Bring out the thematic importance of the character of the Headmaster in The English Teacher

Bring out the thematic importance of the character of the Headmaster in The English Teacher.

According to M.N. Srinivas, R.K. Narayan was “always writing to listen to someone who had a story or an incident to narrate. And he knew many of the people he ran into on his walks”. Narayan’s long time friend M.N. Srinivas sees these walks as “ethnographic forays” as they provided him “with material for his stories or column. He also Strange enjoyed his encounters with idiosyncratic acquaintances and friends…” For, Narayan’s ‘serious comedies’, as William Walsh calls them, depict the revelation of his most intimate experiences through the re-composition of his characters who live their day to day life in a strange way. The character of Headmaster in The English Teacher can be cited as a good case in point.

The Headmaster in The English Teacher has a distinct identity as an eccentric. He, as a headmaster, seems to have a double in the real life as Narayan talks about one of his memoirs, My Days: “I never knew what his name was: one never thinks that a headmaster could have any other name”. He is introduced as Leela’s teacher happily – engrossed in his experimental school for children, called meaningfully, Leave Them Alone. Despite his own children, the Headmaster was ironically destined to shape and look after other people, thanks mainly to his termagant wife. He exemplifies a life of  ironies and paradoxes. He serves the astrologer’s predicted death and despite the pleadings and entreaties of the members of his family, resolves to renounce the household for good and devote to Leave Them Alone.

As an eccentric character, the Headmaster rings authentic while talking to Krishnan tin his house. When his children tell him that their mother was not at home, the father says, “Excellent”. Krishnan was also surprised to see him reading a critical book on Beaumont and Fletcher. “The dullest work”, the Headmaster reveals the mystery by saying: “If I open a book like this and allow my eyes to rest on the lines, it helps me to do a lot of private thinking. I read very few books for any other purpose”. An eccentric that he is, the Headmaster tells Krishnan that he never uses a towel at the bathroom because he enjoys “wholesale drying”.

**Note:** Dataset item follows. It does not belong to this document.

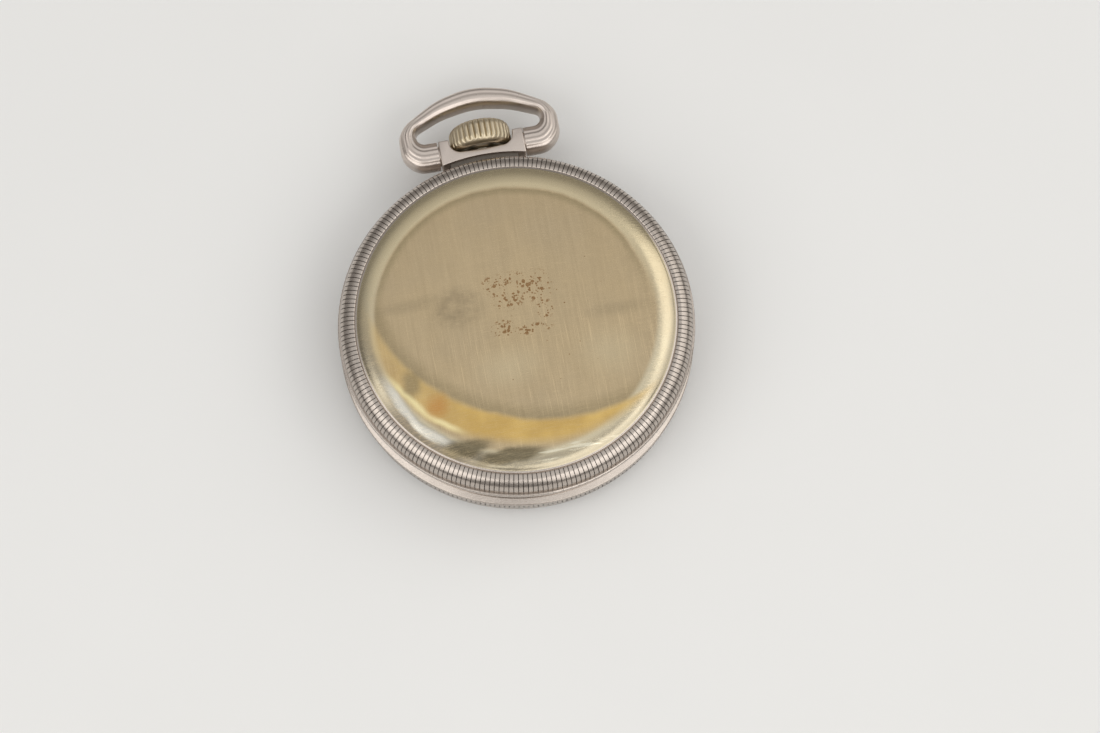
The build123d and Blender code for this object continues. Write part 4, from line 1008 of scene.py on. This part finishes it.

The Headmaster believes in primeval simplicity. He has done away in his school with tables and chairs. He has arranged a seat in the corner of a room for visitors. Instead of the costly material used, he has thatched roofs. Being a citizen of a poor country, he knows it very well that he can get on with life without luxuries. He condemns those persons who looked to the government for aid and sell their souls. The Headmaster concedes the value of games and sports but he does not want any fuss to be made about them: “The main business of an educational institution is to shape the mind and character and of course, games have their value: why worships sports and the eleven stalwart idiots who bring in a shield or a cup.” An idealist that he appears to be, the Headmaster to a born sage. Desolate and uprooted Krishnan only finds solace in the companionship of the headmaster. The protagonist’s assessment that “the headmaster’s presence was always most soothing” may sum up the nature and thematic importance of the Headmaster in the novel.

Narayan makes his symbolic intentions clear by giving the eccentric no name. Read in this sense, the headmaster plays Krishnan’s alter-ego. He may also be regarded as a catalyst as he opens a window on the innocent world of children for Krishnan. Significantly, he seems, in a way like the eccentric Dr. Shankar, to be related to Krishnan through the death motif. Symbolically, if the Headmaster survives his own death, the English Teacher survives that of his wife’s. Ironically, however, if the English Teacher succeeds in communicating with his wife, even after her death, the Headmaster, despite his living wife, is destined to have no communication with her.

The Headmaster seems to be a spiritualistic idealist, having a vision for a more perfect model of education. He seems at times silly when he believes ardently on a Horoscope made by a hermit describing each of his future activities to the extent of predicting the hour of his death. He visited Krishnan with the request to look after the school after his death. The Headmaster emerges as around. character providing his share in the narrative and in offering an alternative view on life and education.

In the final analysis, although the two-liner eccentric creates subdued laughter, he reflects the inevitable sadness in human life underlined in Narayan’s notion of comedy. Hazlitt’s words appear quite meaningful in this context as he says: “We cannot suppress the smile on the lip; but the tear should also stand ready to start from the eye”.